Gestation of the Grévy’s zebra normally lasts 390 days, with a single foal being born. A newborn zebra will follow anything that moves, so new mothers prevent other mares from approaching their foals while imprinting their own striping pattern, scent and vocalisation on them. Females with young foals may gather into small groups. Mares may leave their foals in “kindergartens” while searching for water. The foals will not hide, so they can be vulnerable to predators. However, kindergartens tend to be protected by an adult, usually a territorial male. A female with a foal stays with one dominant territorial male who has exclusive mating rights to her. While the foal will not likely be his, the stallion will look after it to ensure that the female stays in his territory. To adapt to a semi-arid environment, Grévy’s zebra foals have longer nursing intervals and wait until they are three months old before they start drinking water. Although offspring became less dependant on their mothers after half a year, associations with them continue for up to three years.
The Grévy’s zebra was known to the Europeans in antiquity and was used by the Romans in circuses. It was subsequently forgotten in the Western world for a thousand years. In the seventeenth century, the king of Shoa (now central Ethiopia) exported two zebras; one to the Sultan of Turkey and another to the Dutch governor of Jakarta. A century later, in 1882, the government of Abyssinia sent one to French president Jules Grévy. It was at that time that the animal was recognised as its own species and named in Grévy’s honor.
Status and Conservation
The Grévy’s zebra is considered endangered. Its population was estimated to be 15,000 in the 1970s and by the early 21st century the population was lower than 3,500, a 75% decline. It is estimated that there are less than 2,500 Grévy’s zebras still living in the wild. There are also an estimated 600 Grévy’s zebras in captivity. Captive herds have been known to thrive, like at White Oak Conservation in Yulee, Florida, United States, where more than 70 foals have been born. There, research is underway in partnership with the Conservation Centers for Species Survival on semen collection and freezing and on artificial insemination. The Grévy’s zebra population trend is considered stable as of 2008.

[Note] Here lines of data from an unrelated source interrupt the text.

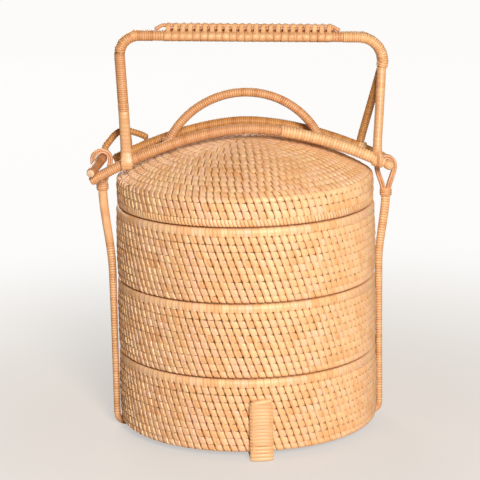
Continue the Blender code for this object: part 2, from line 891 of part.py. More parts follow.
def build_yoke(lid):
    yoke = add_empty("yoke_body", (post_top_x, 0, pin_height()), lid)
    make_bar("front_bar", -bar_spread, post_top_x + bar_left_overhang, True, yoke)
    make_bar("back_bar", bar_spread, post_top_x - bar_back_shortfall, False, yoke)
    make_hinge_pin(yoke)

    left_front = -post_top_x + bail_left_foot_in_front
    left_back = -post_top_x + bail_left_foot_in_back
    right_front = post_top_x - bail_right_foot_in_front
    right_back = post_top_x - bail_right_foot_in_back
    make_bail_rod("bail_front_rod", -1, left_front, right_front, True, yoke)
    make_bail_rod("bail_back_rod", 1, left_back, right_back, False, yoke)
    make_bail_bindings(yoke)
    make_grip_rail(yoke)
    make_foot_lashing("left_front_lashing", left_front, -bar_spread, True, yoke)
    make_foot_lashing("left_back_lashing", left_back, bar_spread, False, yoke)
    make_foot_lashing("right_front_lashing", right_front, -bar_spread, True, yoke)
    make_foot_lashing("right_back_lashing", right_back, bar_spread, False, yoke)
    return yoke


def build():
    below = build_frame()
    for tier, name in enumerate(tier_names):
        body = add_empty(name + "_body", (0, 0, stack_base + tier * tier_pitch), below)
        make_tray(tier, name, body)
        below = body

    lid = add_empty("lid_body", (0, 0, lid_base), below)
    make_lid_side(lid)
    make_lid_dome(lid)
    make_lid_arch(lid)

    yoke = build_yoke(lid)
    peg = add_empty("peg_body", peg_place(), yoke)
    make_peg(peg)


build()
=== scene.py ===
"""Looks of a three-tier coiled rattan carrying basket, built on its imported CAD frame.

Coils, stitches and windings are real geometry. A UV map called weave counts them: U runs
across the cane strands, one unit to a stitch cell or a turn, and V runs along them.
Metres throughout, +Z up, front at -Y.
"""

import math
from types import SimpleNamespace

import bpy
import numpy as np
from mathutils import Matrix, Vector


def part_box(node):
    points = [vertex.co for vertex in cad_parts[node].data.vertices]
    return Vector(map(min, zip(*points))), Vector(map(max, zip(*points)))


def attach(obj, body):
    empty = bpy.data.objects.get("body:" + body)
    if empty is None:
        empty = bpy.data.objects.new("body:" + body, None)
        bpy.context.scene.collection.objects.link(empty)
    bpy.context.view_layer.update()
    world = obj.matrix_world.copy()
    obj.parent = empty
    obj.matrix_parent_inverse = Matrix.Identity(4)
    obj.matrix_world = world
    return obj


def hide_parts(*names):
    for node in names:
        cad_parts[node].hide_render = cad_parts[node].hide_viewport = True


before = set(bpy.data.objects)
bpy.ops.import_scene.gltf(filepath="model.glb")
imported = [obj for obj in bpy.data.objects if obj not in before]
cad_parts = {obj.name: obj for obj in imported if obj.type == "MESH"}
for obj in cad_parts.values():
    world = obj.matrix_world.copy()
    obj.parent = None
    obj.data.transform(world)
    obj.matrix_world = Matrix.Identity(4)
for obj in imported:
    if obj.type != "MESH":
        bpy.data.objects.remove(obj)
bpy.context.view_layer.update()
chance = np.random.default_rng(20)

# Sizes that the frame's boxes don't give

# Coiled walls and lid
wall_thickness = 0.0070
wall_rows = 9
wall_bow = 0.0012
coil_pitch = 0.00677
coil_proud = 0.0002
row_waviness = 0.0001
stitch_width = 0.0070
stitch_slant = 0.34
seam_relief = 0.0003
seat_gap = 0.0003
nest_clearance = 0.0006
inner_ring_thickness = 0.0032
inner_ring_rows = 5
inner_ring_stitches = 110
lid_rows = 3
shoulder_round = 0.0065
shoulder_inner_share = 0.8
dome_rise = 0.0305
dome_rows = 17
dome_thickness = 0.0060

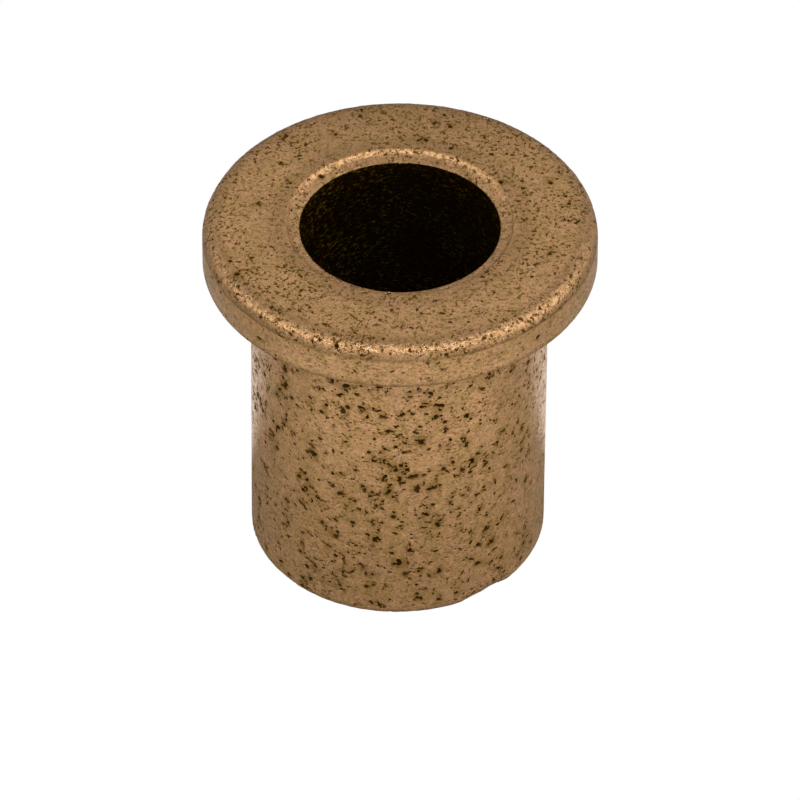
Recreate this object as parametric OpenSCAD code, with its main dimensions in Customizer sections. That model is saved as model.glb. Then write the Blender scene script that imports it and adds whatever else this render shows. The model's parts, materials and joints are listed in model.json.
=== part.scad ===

The Grévy’s zebra is legally protected in Ethiopia. In Kenya, it is protected by the hunting ban of 1977. In the past, Grévy’s zebras were threatened mainly by hunting for their skins which fetched a high price on the world market. However, hunting has declined and the main threat to the zebra is habitat loss and competition with livestock. Cattle gather around watering holes and the Grévy’s zebras are fenced from those areas. Community-based conservation efforts have shown to the most effective in preserving Grévy’s zebras and their habitat. Less than 0.5% of the range of the Grévy’s zebra is in protected areas. In Ethiopia, the protected areas include Alledeghi Wildlife Reserve, Yabelo Wildlife Sanctuary, Borana Controlled Hunting Area, and Chalbi Sanctuary. In Kenya, important protected areas include the Buffalo Springs, Samburu, and Shaba National Reserves, and the private and community land wildlife conservancies in Isiolo, Samburu, and the Laikipia Plateau.
The Mesquite plant was introduced into Ethiopia around 1997 and is endangering the zebra’s food supply. The Mesquite plant is an invasive species replacing the two grass species, Cenchrus ciliaris and Chrysopogon plumulosus, which the zebra’s eat for most of their food.